アンジャリムドラーは自分自身・自己と全ての物を統合する。ムドラを組み呼吸を深め、体に意識を向ける。手に力をいれず手のひらの中央に少し空間を残すようにするとよいといわれる。
インドには病人の症状に合わせて薬のようにムドラを処方する「ムドラティチャー」がいる。手のポーズを取るだけで、様々な不調や病気の症状に効くとされる。
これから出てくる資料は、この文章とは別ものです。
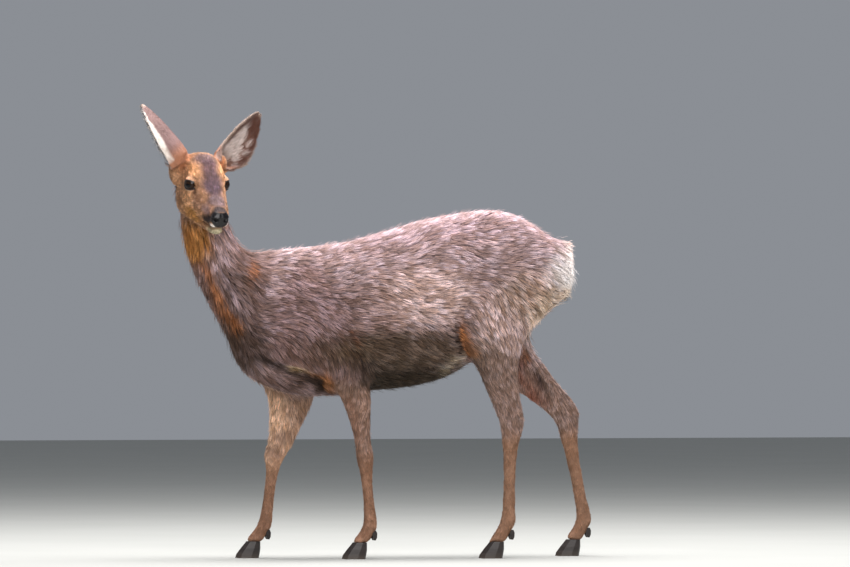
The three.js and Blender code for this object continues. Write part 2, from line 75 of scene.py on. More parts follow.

免疫力を高めるといわれるプラーナムドラ親指の先と薬指・小指の先をつけ人差し指と中指は軽く伸ばす。呼吸が深まるブラマラムドラは人差し指を親指の付け根まで曲げて隙間が出来ないようにして親指の腹を中指の爪の人差し指側の側面に添える。薬指・小指は軽く伸ばしておく。鼻炎、鼻詰まりを緩和するともいわれる。
ムドラ瞑想カードというものもある。カード占いの幅を広げる。
手印は手の指で印を結ぶこと。またその指の形。仏・菩薩の悟りの内容や誓いを象徴する。契印。印。
密教では仏・菩薩の真実なることや虚妄(こもう)なきことを証する深い意味がある。
印相はサンスクリットのムドラーの漢訳。仏像が両手で示す象徴的なジェスチャー。鎌倉大仏のように両手を膝の上で組み合わせるもの、奈良の大仏のように右手を挙げ、左手を下げるものなど決まったパターンがありそれぞれの印相には教義的な意味があり仏像が何であるかを知る材料にもなる。
主な印相。施無畏印(せむいいん)(Abhayaアバヤ・ムドラー)は手を上げて手の平を前に向けた印相。漢字の示す意味通り「恐れなくてよい」と相手を励ますサインである。与願印(よがんいん)(Varada)は、手を下げて手の平を前に向けた印相。坐像の場合などでは指先側を下げるように傾けて相手に手の平が見えるようにする。相手に何かを与える仕草を模したもので宝生如来などが結ぶ。施無畏与願印(せむい よがんいん)は右手を施無畏印にし、左手を与願印にした印。信者の願いを叶えようというサイン。与願印を示す左手の上に薬壷が載っていれば薬師如来。
定印(じょういん)(Dhyna)坐像で両手の手のひらを上にして膝上で上下に重ね合わせた形。仏が瞑想に入っていることを指す。釈迦如来、大日如来の定印は左手の上に右手を重ね、両手の親指の先を合わせる。法界定印という。
手の表情としてのムドラーはインド舞踊やインド古典劇でも用いれる。ケララ地方に伝承されるモヒニアッタム、カタカリ、クーディアッタム、は24の基礎となるムドラーがあるバラタナティアムは28(もしくは32)オディシィは20。サニュタは両手で同じムドラーをつくる。アサニュタは片手のみ。ミスラは左右の手で異なる。手の仕種を全身の表現や顔の表情と組みあわせる。装飾的につかわれることもある。
以前から、人類はなぜ文字や言葉でしかコミュニケーションができないのだろうかと思っていた。ボディ・ランゲージなる言葉にもこだわったことがある。仏像にも様々な手の表現や表情があるのは興味深い。